CREATIVE crafty parishioners are nearing the completion of a labour of love to mark their church’s 100 years.

Churchgoers have been meeting for several months on a weekly basis to create what promises to be a spectacular wallhanging to celebrate for ever, Yelverton Catholic Church centenary.

The mostly female team have been working on individual pieces of needlework portraying landmarks of the parish which will be sewn together around a form of a Crucifixion cross in the centre. The separate squares, around 40 in total, will be bounded by an artistic starry sky and a horizon of Dartmoor tors.

The mini-artworks will be joined in a fabric collage and illustrates the parish which stretches across many miles of villages, towns, countryside and Dartmoor, and includes Roborough, Ivybridge, Two Bridges, Princetown and up the rivers Tavy and Walkham.

Elizabeth Bailey, of the congregation and experienced seamstress, co-ordinated the project and marshalled the sewers. She said: “I’m so pleased at how the wallhanging is progressing, we’re on course to finish in time for the centenary service in September. The ladies have been fantastic. They’re so dedicated and take it really seriously. I’m so proud of them and what they’ve achieved, both as a team and individually. This is going to be a very fitting focal point of the celebrations.

“Not only is it the centrepiece for this important historical year, but will be here forever as a reminder of what we have achieved over the decades and what a large parish it is that unites us, compared with smaller Church of England parishes and therefore, what different backgrounds people come from to make up our congregations and community.”

The work of art will be hung in the church permanently and unveiled at a special centenary service with Parish Catholic Priest Fr. Cyriacus Uzochukwu.

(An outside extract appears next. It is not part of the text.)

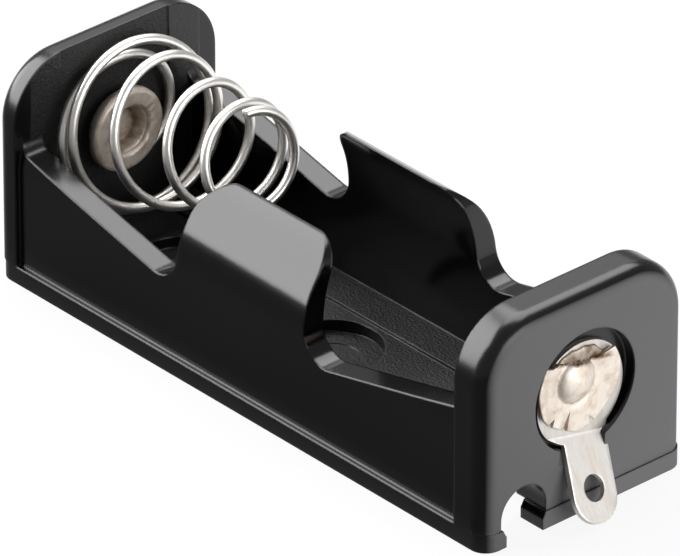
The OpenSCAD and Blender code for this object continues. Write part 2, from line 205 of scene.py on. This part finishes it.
# Turned profile of radius and height: the dimple's floor, its wall on a smooth step, the
# rolled lip, the rim, the underside and the shank. Height runs from the head's underside
# towards the tail, and the waves dent the face of the head.
def rivetHead(grip):
    top = -rivet["thick"]
    bottom = top + rivet["deep"]
    mouth, lip = rivet["mouth"], rivet["lip"]
    share = np.linspace(0, 1, 16)
    step = share * share * (3 - 2 * share)
    wall = np.stack([rivet["floor"] + (mouth - rivet["floor"]) * share,
                     bottom - (rivet["deep"] - lip) * step], axis=-1)
    profile = np.concatenate([
        [(0.0, bottom + 0.03), (0.25, bottom + 0.03), (0.5, bottom + 0.02), (0.72, bottom + 0.01)],
        wall, arc((mouth + lip, top + lip), lip, 180, 270, 7)[1:], [(rivet["flat"], top)],
        arc((rivet["head"] - rivet["rim"], top + rivet["rim"]), rivet["rim"], 270, 360, 9),
        [(rivet["head"], -0.08), (rivet["head"] - 0.08, 0), (rivet["shank"] + 0.02, 0),
         (rivet["shank"], 0.02), (rivet["shank"], grip + 0.1), (0.0, grip + 0.1)]])
    v = np.linspace(0, 2 * np.pi, rivet["steps"], endpoint=False)
    radius, height = profile[:, 0:1], profile[:, 1:2]
    y, z = radius * np.cos(v), radius * np.sin(v)
    face = np.clip((rivet["head"] - radius) / 0.5, 0, 1) * (height < -0.1)
    return np.stack([height + rivet["dents"] * hammered(y, z) * face, y, z], axis=-1)


# Bell curve of an angle about a direction, both of which are in degrees.
def bell(angle, centre, width):
    away = (np.degrees(angle) - centre + 180) % 360 - 180
    return np.exp(-(away / width) ** 2)


# Radius of the folded tail at each angle: a circle worn at the bottom, cut by a ragged
# straight tear above, with a point at the tear's end and with narrow wedges for cracks.
def tailOutline(angle):
    dip = rivet["dip"]
    radius = rivet["tailRadius"] * (1 + 0.012 * np.sin(3 * angle + 1) + 0.006 * np.sin(11 * angle))
    radius = radius * (1 - dip[2] * bell(angle, dip[0], dip[1]))
    cosine = np.cos(angle - math.radians(rivet["tear"][0]))
    ragged = 0.05 * np.sin(9 * angle + 0.5) + 0.035 * np.sin(23 * angle) + 0.02 * np.sin(61 * angle + 2)
    edge = (rivet["tear"][1] + ragged) / np.maximum(cosine, 0.05)
    edge = edge + rivet["spike"][2] * bell(angle, *rivet["spike"][:2])
    torn = np.where(cosine > 0.05, np.minimum(radius, edge), radius)
    for at, wide, deep in rivet["cracks"]:
        away = (np.degrees(angle) - at + 180) % 360 - 180
        torn = torn - deep * np.clip(1 - np.abs(away) / wide, 0, 1) ** 0.75
    return torn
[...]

Elizabeth said: “The very act of coming together to create the hanging is special and gave us a chance to meet different people who we wouldn’t meet because we attend different services.”

She especially praised those beginners who took part: “Some told me they didn’t think they had the skills to contribute, because we had people of every level of ability and experience sewing. I admire them for taking the plunge. One lady was adamant she couldn’t do it, but she turned out to be very good and came up with some very creative ideas.”

Anne Barons said: “I’m really enjoying contributing. I love sewing. It’s a great way of meeting different people. I come from a farming background, so I made the drystone wall and gate design. I’m excited to see the hanging on the wall.”

A list of sewers and their work will be included on the hanging.